Update: We did dressing change from 5:00-6:30, and at that point, Jonah did not have any blisters. Maybe good news? Maybe not. I don't know what the turn around time is for cause and effect blisters, because I can't usually determine the cause and effect. I mean, he rubs his face ALL THE TIME, but I can't say, "Oh that blister was caused by that time he rubbed his face." Normally, we wrap him one day and then 24 hours later is when we find new stuff. So... still be praying. It literally will take a miracle for him not to blister. But hey, that's what we'll pray for. I'll update when I know. And just so you know, I'm not super angry with the nurse or anything who mishandled him. I mean, obviously, I wish he had been creative in his problem solving and figured out a different way, but I know more about EB than he does and it's MY responsibility. I'm not beating myself up or letting the guilt get to me, I'm just saying. I'll always be the EB expert, and it will always be MY job to educate. That's just the way it is. And for the record, he was great at drawing blood and only had to stick Jonah once, and got the whole 10 cc's in one shot. I was extremely thankful for that. I just felt it important to clarify that sadness and worry are more my emotions than anger. That same nurse has been a jewel for us figuring out meds and answering my (almost daily) questions. He even went and dropped off Jonah's morphine prescription refill one day because it couldn't be called in, and I couldn't leave the house. But yeah, I plan to take pictures and show the staff the result, just so they understand the effects and WHY we have to be so careful. As always, thank you so much for keeping Jonah in your prayers.

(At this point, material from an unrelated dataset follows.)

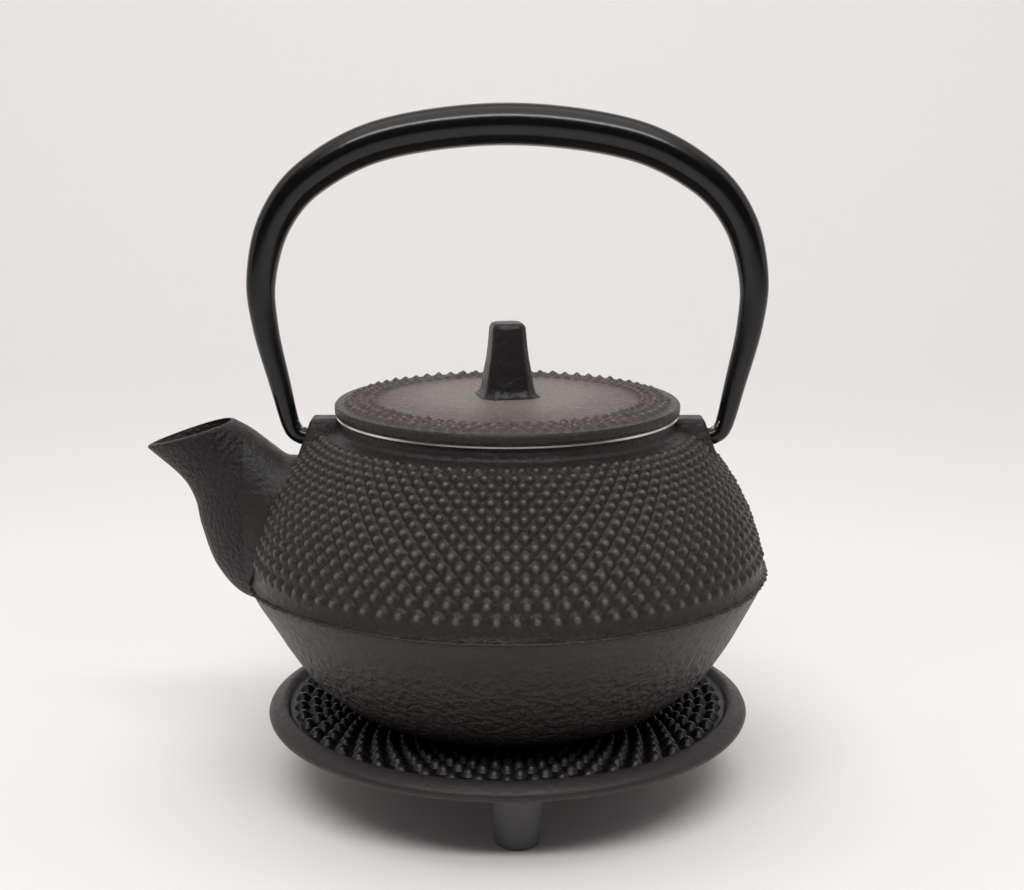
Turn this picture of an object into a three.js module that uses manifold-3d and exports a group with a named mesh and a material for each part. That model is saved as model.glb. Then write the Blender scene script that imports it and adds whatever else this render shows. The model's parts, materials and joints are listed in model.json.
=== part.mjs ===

Jonah just had his fourth month check-up and things look pretty good. Dr. B was happy with his height, weight, and head size, and they are all consistently on the 25th percentile curve.
I do have a couple prayer requests:
- There is a wound on his thumb that she seems a little concerned about (and that seems to be causing him some pain when touched) and has asked me to keep an eye on for infection. Please pray that Jonah will continue to resist infection, and that Matt and I will be able to discern the "subtle" clues (her words) that let us know that it truly is infected. I'm just so afraid of missing something.
- They had to take 10 cc's of blood today for his genetic testing. When they did, the nurse used a tourniquet on his arm, which put a ton of pressure on his skin. They put those things so tight! It took me off guard, and even though I said something about it, I kind of got the "we have to do what we have to do," so I just stood by while they did it. I didn't even think to get them to pad it with some Transfer or anything. Also, instead of just putting some pressure on his injection sites, the nurse just rubbed and rubbed the shot spots. Again, I asked if he had to do that, and he said yes. Whereas, after talking to the DebRA nurse, she said just pressure without the rubbing would have been sufficient. Please, please pray that Jonah will not blister terribly on his arm and on his upper thighs. I'm so scared as to the damage that may have been done. Ten minutes of stuff like that can cause us three weeks of healing work and Jonah a lot of unnecessary pain.
I just don't feel like I was a good enough advocate for him today. The only part of the blood draw I had thought about was the needle part, so when they put the tourniquet on him, it just completely caught me off guard. And he's had plenty of vaccinations, and they've never rubbed on him like that, so I didn't even know that was a possibility. I definitely would have told them NOT to ahead of time. I just feel so responsible. It's hard when you know how hard you work and how diligently you care for your child so he will NOT blister or get infections, and then, all of a sudden, he's in someone else's hands, and you feel like you have no control. I just didn't speak up more because I didn't know what was medically necessary.
But now, I'm educated. I just hate that Jonah has to suffer for me to learn the hard way.
Please pray that it won't be bad. When he's gotten bad blisters on his thighs before, they've grown and grown to where the whole top of his thigh is just raw, open skin. And it is impossible to wrap him there, because even though I wrap him up to his groin every time, he kicks his legs and everything just rolls down off his fat little thighs. Not to mention his diaper rests on his upper thighs, so having raw skin there is NOT good. It's so NOT good for so many reasons. I'm freaking in my head a little bit. Maybe it will be okay. Maybe it will be okay.